*TASK BRIEF*. Output, please, exactly those lines of the listing that come before the line with "const runningGap = 0.5;", along with that line itself.

*DATASET RECORDS*.

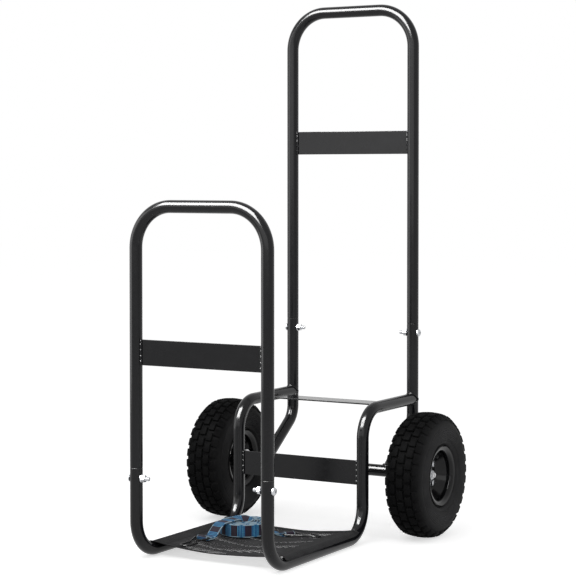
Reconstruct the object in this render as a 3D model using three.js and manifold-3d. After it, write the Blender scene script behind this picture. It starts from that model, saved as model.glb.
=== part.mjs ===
// A fireside log cart: an inverted-U front frame and a tall inverted-U handle bolted to two stepped
// side rails, treaded wheels on split steel rims, a mesh cloth laid over the ground rails, and a
// rolled elastic strap with its two wire hooks lying on the cloth.
// Millimetres. +X is to the right seen from the front, +Y to the back, +Z up, the ground at z = 0.
// Pieces are placed from the front tubes' plane, and the whole cart is then centred over the origin.
import * as THREE from "three";
import { mergeVertices } from "three/addons/utils/BufferGeometryUtils.js";
import Module from "manifold-3d";

// ---------- Driving dimensions ----------

const clearance = 0.3; // between pieces that touch
const runningGap = 0.5; // between pieces that turn past each other

// Frame tubes: diameters are across flats, bend radii to the tube's centre line
const tubeDiameter = 25;
const tubeWall = 1.5;
const frameWidth = 296; // left tube centres to right tube centres
const frameDepth = 610; // front tube centres to rear tube centres
const frontHeight = 700; // ground to the top of the front frame
const handleHeight = 1115; // ground to the top of the handle
const topBendRadius = 80;
const toeBendRadius = 65; // front stub to ground rail
const stepBendRadius = 60; // ground rail to riser, and riser to upper rail
const riserInset = 230; // rear tube centres forward to the riser centres
const deckHeight = 268; // ground to the centres of the upper rails
const kneeRise = 86; // axle centre up to the rear legs' bend
const kneeBendRadius = 45;

// Joints: a swaged spigot slides into the tube below and one bolt goes through both
const frontSeamHeight = 180;
const handleSeamHeight = 430;
const spigotLength = 45;
const boltDrop = 20; // seam to bolt centre
const boltDiameter = 8;
const boltHeadDiameter = 16;
const boltHeadHeight = 5;
const threadShowing = 10; // past the nut
const nutAcrossFlats = 13;
const nutHeight = 6.5;
const flangeHeight = 1.6; // the nut's washer flange

// Flat cross plates, welded between the tubes
const plateHeight = 50;
const plateThickness = 3;
const frontPlateDrop = 295; // top of the front frame down to the middle of its plate
const handlePlateDrop = 297;
const riserPlateHeight = 140; // ground to the middle of the plate
const deckPlateInset = 110; // rear tube centres forward to the middle of the plate

// Axle and wheels
const axleInset = 120; // rear tube centres forward to the axle
const axleTubeDiameter = 25;
const axleTubeWall = 1.5;
const axleDiameter = 16;
const axleStubDiameter = 12; // the threaded ends
const axleNutAcrossFlats = 19;
const axleNutHeight = 8;
const axleThreadShowing = 3;
const axleWasherDiameter = 28;
const axleWasherThickness = 2.5;
const bushLength = 18;
const bushFlange = 2;
const wheelDiameter = 258;
const tyreWidth = 86;
const wheelGap = 35.5; // frame to tyre
const treadDepth = 5.5;
const treadPitches = 20; // blocks in each row round the tyre
const treadLength = 25; // along the tyre, at the top of a block
const crownBlockWidth = 19;
const crownGroove = 5; // between the two rows on the crown
const shoulderBlockWidth = 16;
const tyreWall = 6;
const rimFlangeDiameter = 126;
const rimSeatDiameter = 102;
const rimWidth = 72; // over the flanges
const rimFaceMargin = 1.25; // from the rim bolts' corners to the hub and to the bowl
const rimSheet = 1.8;
const hubWall = 2.2;
const hubLength = 44;
const hubProud = 3; // wheel's middle to the hub's outer end
const bearingDiameter = 34.6;
const bearingWidth = 11;
const bearingFlange = 1.5;
const rimBoltCount = 4;
const rimBoltDiameter = 8;
const rimBoltAcrossFlats = 13;
const rimBoltHead = 5.5;
const tubeSkin = 2; // wall of the inner tube
const stemDiameter = 8;
const stemLength = 30;

// Mesh cloth, laid over the ground rails
const clothOverhang = 14.5; // past the rails' centres, measured along the cloth
const clothFront = 52; // front tube centres to the cloth's front edge
const clothInset = 45; // riser centres forward to the cloth's back edge
const bandWidth = 44;
const bandThickness = 2;
const netThickness = 1;
const hemWidth = 10;
const strandWidth = 4;
const netColumns = 7;
const netRows = 7;
const clothLeaving = (8 * Math.PI) / 180; // slope where the cloth leaves the rails
const creaseDepth = 1.2;
const creasePitch = 62;
const clothEase = 0.25; // under what lies on the cloth, for its facets between the points tried

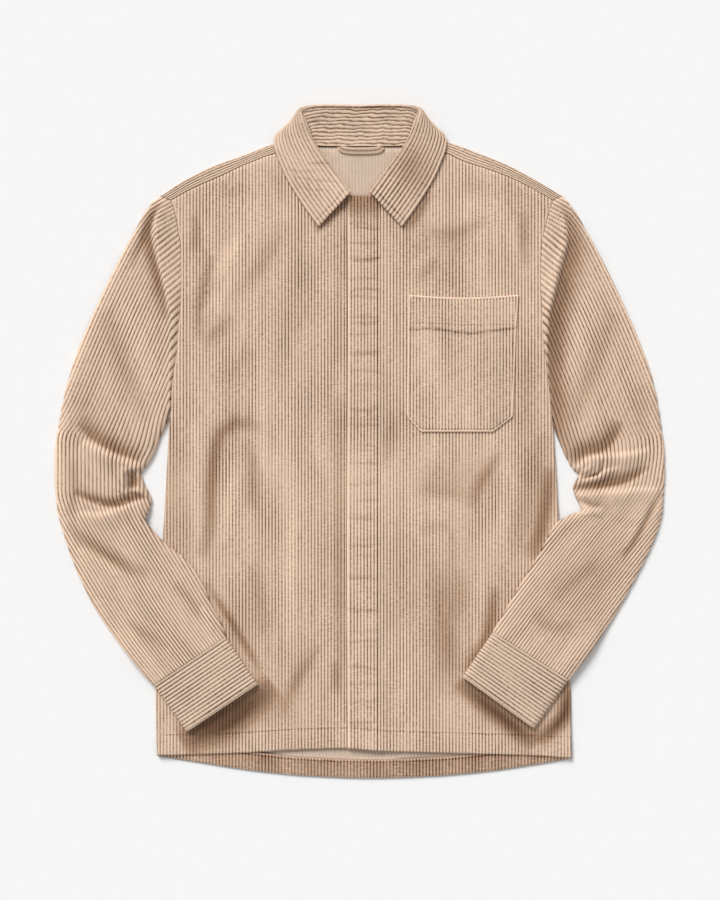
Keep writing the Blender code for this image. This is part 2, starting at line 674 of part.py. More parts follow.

*RESULT*.
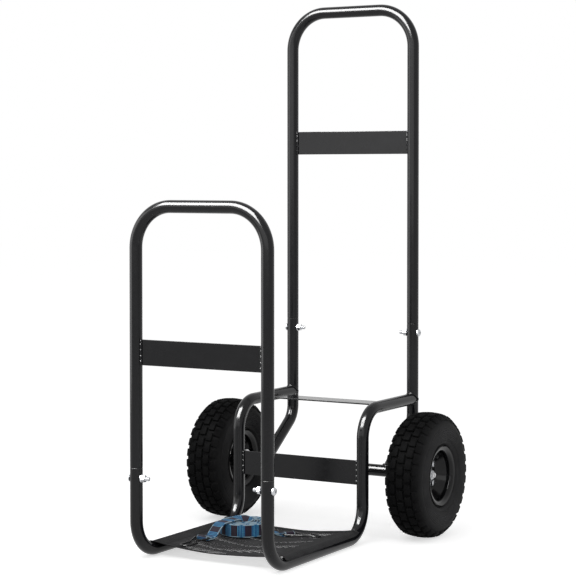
Reconstruct the object in this render as a 3D model using three.js and manifold-3d. After it, write the Blender scene script behind this picture. It starts from that model, saved as model.glb.
=== part.mjs ===
// A fireside log cart: an inverted-U front frame and a tall inverted-U handle bolted to two stepped
// side rails, treaded wheels on split steel rims, a mesh cloth laid over the ground rails, and a
// rolled elastic strap with its two wire hooks lying on the cloth.
// Millimetres. +X is to the right seen from the front, +Y to the back, +Z up, the ground at z = 0.
// Pieces are placed from the front tubes' plane, and the whole cart is then centred over the origin.
import * as THREE from "three";
import { mergeVertices } from "three/addons/utils/BufferGeometryUtils.js";
import Module from "manifold-3d";

// ---------- Driving dimensions ----------

const clearance = 0.3; // between pieces that touch
const runningGap = 0.5; // between pieces that turn past each other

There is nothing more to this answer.